Simon and I set off in opposite directions. Simon was making his way back to his car near Aldeburgh, and knowing his luck he would find a new, traffic-free shortcut that would cut his journey in half. Meanwhile, I decided to head for Shoeburyness, on the edge of Southend-on-Sea, to have another shot at seeing the pair of modern lights near Maplin Sands.
By lunchtime, I regretted that decision. First, because the lights themselves were entirely unremarkable. I managed to get an adequate long-lens shot of one of them, a green-painted steel lattice tower, but the only other structure close to it was a green lit buoy. Second, because by coming here I had probably added forty miles to my journey, and had almost nothing to show for it.
— Edward Peppitt (@thebeaconbike) August 3, 2015
The original lighthouse at Maplin Sands was a famous one, having been the world’s first screw-pile lighthouse. The sharp-eyed readers among you will remember that this was a claim also made of the Wyre Light, off the coast at Fleetwood. The truth is a little complicated. The Maplin structure’s screw piles were the first in place, although the Wyre Light was the first to display a light. Either way, it’s an academic argument, since the Maplin light was swept away by the sea in 1932.

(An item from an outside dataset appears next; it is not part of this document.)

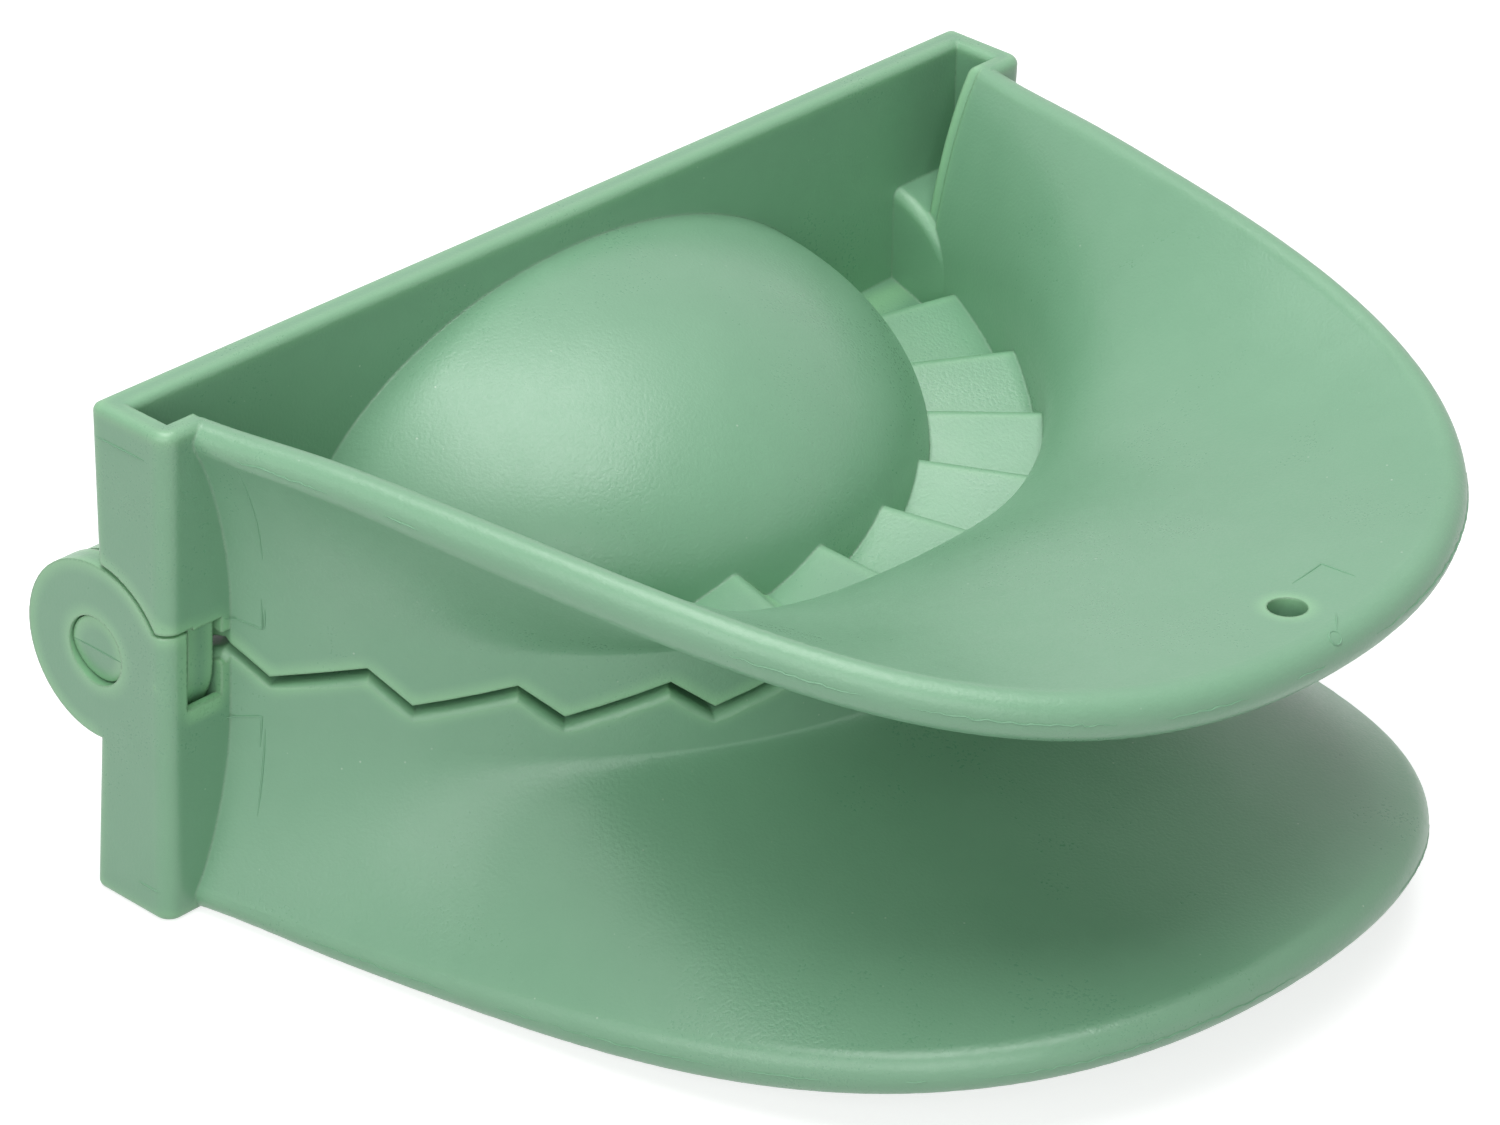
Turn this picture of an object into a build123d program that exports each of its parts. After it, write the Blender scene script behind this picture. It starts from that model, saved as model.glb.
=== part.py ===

There were once a number of other lights along the Thames Estuary, at Chapman Sands, Mucking and Purfleet, but all have long since been demolished. These days, vessels out in the estuary navigate with the assistance of a series of lit markers and buoys.
There are, however, a number of lights of interest further along the River Thames itself, so I planned out a route that would take me along the north bank of the river as far as Trinity Buoy Wharf, near Blackwall, then cross the river using the Woolwich Ferry to follow the south bank all the way to the north Kent coast.
The only part of the plan I didn’t like was the first twenty miles out of Southend-on-Sea. Whichever cycling app or route planning service I consulted, the only feasible route seemed to be straight along the main A13 road into London. For the first mile or so, while still technically in Southend, I could retreat to relative safety on broad pavements. But as soon as I was outside the town, the road became a dual carriageway at regular intervals and the traffic speed doubled as a result. Without doubt, these were the most frightening ten miles of the 3,200 I had cycled since May, and at one point I found myself on the inside lane as another dual carriageway merged into mine. All four lanes were full of fast-moving traffic, and I was suddenly right in the middle of them.
Beyond Tilbury, I left the A13, found a hotel, and drank two large glasses of Cognac to calm my nerves.